# Horses in Music Videos



## Maple

I don't know if this has been discussed before.. 

Anyway, sure many of you have seen the music video for "Feel the Love" by Rudimental. Personally I think the horses look miserable and I have a giant urge to stick a bit in the mouths of these lads and see how they like having their faces yanked on :twisted:





 

It got me thinking.. what "horse" videos do you love? and which are completely horrific???


----------



## DrumRunner

That is such a cluster****.


----------



## Mochachino

What is most upsetting to me is that owners contract their horses out for these types of jobs. Im sure there is someone watching these animalss while they are doing their "job"? Why would they not step in and suggest a more gentle hand?


----------



## Canterklutz

This music video is promoting an urban riding club which is aiming to keep underprivileged youth off the streets. They do not have the resources for top notch equipment and quality instruction but they try to make the best of what they have. The horses were slaughterbound rescues from the New Holland auction. Yes there are obvious beginner mistakes in the video but this is the reality of the situation and the producers of the video aren't sugar-coating anything.


----------



## Maple

Canterklutz said:


> This music video is promoting an urban riding club which is aiming to keep underprivileged youth off the streets. They do not have the resources for top notch equipment and quality instruction but they try to make the best of what they have. The horses were slaughterbound rescues from the New Holland auction. Yes there are obvious beginner mistakes in the video but this is the reality of the situation and the producers of the video aren't sugar-coating anything.


I'm all for under privileged youths getting an interest in horses and keeping them off the streets, but it doesn't take top notch equipment or quality instruction to learn not haul the faces off a horse.
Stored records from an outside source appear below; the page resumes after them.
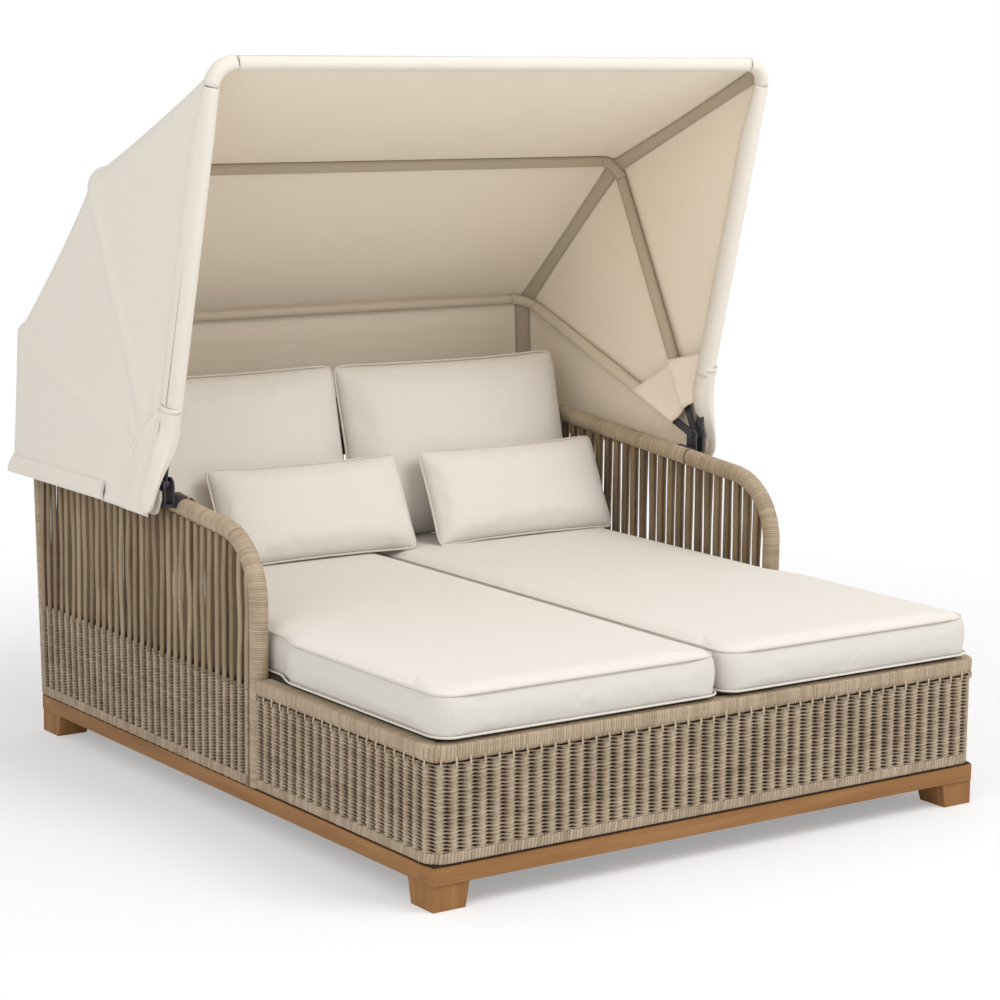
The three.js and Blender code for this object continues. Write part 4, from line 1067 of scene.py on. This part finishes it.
def seat_levels(low_z, high_z):
    """Inset and height of each ring of a seat cushion, from its bottom's middle to its top's middle."""
    seam = low_z + 0.099
    return [(0.30, low_z), (0.12, low_z), (0.03, low_z), (0.010, low_z + 0.001), (0.003, low_z + 0.005),
            (0.0015, low_z + 0.010), (0.0035, low_z + 0.016), (0.0008, low_z + 0.035), (0.0, low_z + 0.055),
            (0.0012, low_z + 0.075), (0.004, low_z + 0.088), (0.0075, seam - 0.003), (0.0115, seam),
            (0.022, seam + 0.0035), (0.05, seam + 0.008), (0.12, high_z - 0.0028), (0.22, high_z - 0.0008),
            (0.30, high_z)]


def swelled(piece, low, high):
    """Fills a seat cushion with air by simulation, on an even mesh, with its underside kept flat."""
    remesh = piece.modifiers.new("remesh", "REMESH")
    remesh.mode, remesh.voxel_size = "VOXEL", SEAT_VOXEL
    solid = bpy.data.meshes.new_from_object(piece.evaluated_get(bpy.context.evaluated_depsgraph_get()))
    piece.modifiers.remove(remesh)
    piece.data = solid
    solid.materials.clear()
    solid.materials.append(seat_look)
    start = mesh_points(piece)
    full = blown(piece, frames=14, pressure=3.0, bending=2.0, stiffness=30.0)
    moved = capped(full - start, SEAT_MOVE)
    moved[:, 2] = np.where(start[:, 2] < low[2] + 0.03, 0, moved[:, 2])
    centre, half = (low + high) / 2, (high - low) / 2
    set_points(piece, centre + np.clip(start + moved - centre, -half, half))
    solid.polygons.foreach_set("use_smooth", np.full(len(solid.polygons), True))
    subdivided(piece)


def add_seat_cushion(name, side):
    node = f"{name}_seat_cushion"
    low, high = (np.array(v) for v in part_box(node))
    rings = np.array([seat_ring(side, inset, z) for inset, z in seat_levels(low[2], high[2])])
    shape = Shape()
    shape.tube(rings[:, ::-1] if side < 0 else rings)
    piece = shape.make(node + "_cover", [seat_look], None)
    swelled(piece, low, high)
    cushion_in_place(piece, node)
    cord = Shape()
    for inset, height in SEAT_SEAMS:
        piping(cord, seat_ring(side, inset, low[2] + height), SEAT_PIPING_RADIUS)
    cord.make(node + "_piping", [piping_look], "frame")


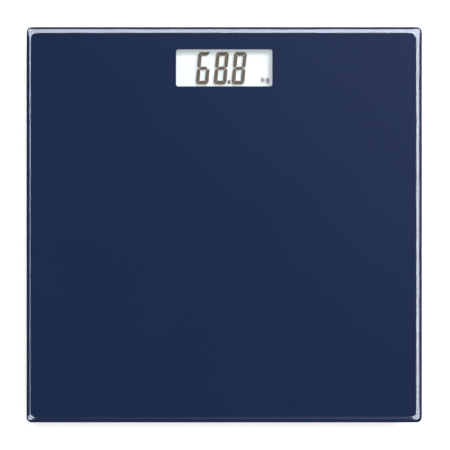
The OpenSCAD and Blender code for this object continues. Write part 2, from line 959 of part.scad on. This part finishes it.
module heel_wires() {
  start_y = -foot_y + wire_drop_y;
  color([0.75, 0.12, 0.1])
    for (i = [-1, 0, 1])
      translate([0, 0, wire_z]) {
        offset_x = i * wire_pitch;
        bend_r = run_bend_r + offset_x;
        translate([foot_x + offset_x, start_y + wire_bend_r, 0])
          rotate([0, 0, -90])
            wire_end(cell_top_z);
        translate([foot_x + offset_x, start_y + wire_bend_r, 0])
          rotate([0, 0, 90])
            wire_run(heel_bend_y - start_y - wire_bend_r);
        translate([heel_bend_x, heel_bend_y, 0])
          rotate_extrude(angle = 90)
            translate([bend_r, 0])
              circle(wire_r);
        translate([wire_land_x + wire_bend_r, run_y + offset_x, 0])
          wire_run(heel_bend_x - wire_land_x - wire_bend_r);
        translate([wire_land_x + wire_bend_r, run_y + offset_x, 0])
          rotate([0, 0, 180])
            wire_end(board_top_z);
      }
}

module display_wires() {
  start_x = foot_x - wire_drop_y;
  color([0.75, 0.12, 0.1])
    for (i = [-1, 0, 1])
      translate([0, foot_y + i * wire_pitch, wire_z]) {
        translate([start_x - wire_bend_r, 0, 0])
          wire_end(cell_top_z);
        translate([wire_land_x + wire_bend_r, 0, 0])
          wire_run(start_x - wire_land_x - 2 * wire_bend_r);
        translate([wire_land_x + wire_bend_r, 0, 0])
          rotate([0, 0, 180])
            wire_end(board_top_z);
      }
}

// ---------- the nodes ----------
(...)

If they are interested in riding, all it takes is a library card or the internet to read up on proper methods.. or the founder of the riding club to give them basic intstructions. 

We used to have a group of troubled kids come out and muck out at the stables i used to ride at. Every summer they would be given a week of learning to ride and how to handle the horses. For the most part, they were all lovely to deal with and I had great time for them... the ones who kept coming back asked questions and wanted to learn.


----------



## soileddove

Horses in the Ghetto-- Prof and St. Paul Slim

I _love_ these guys, but I always cringe when St. Paul Slim is stopping his horse.. I chalk it up to someone (the owner) not taking the time to educate them. Oh.. There's swearing.. I don't know if I have to warn you guys or if I can post it or not.. Oops.


----------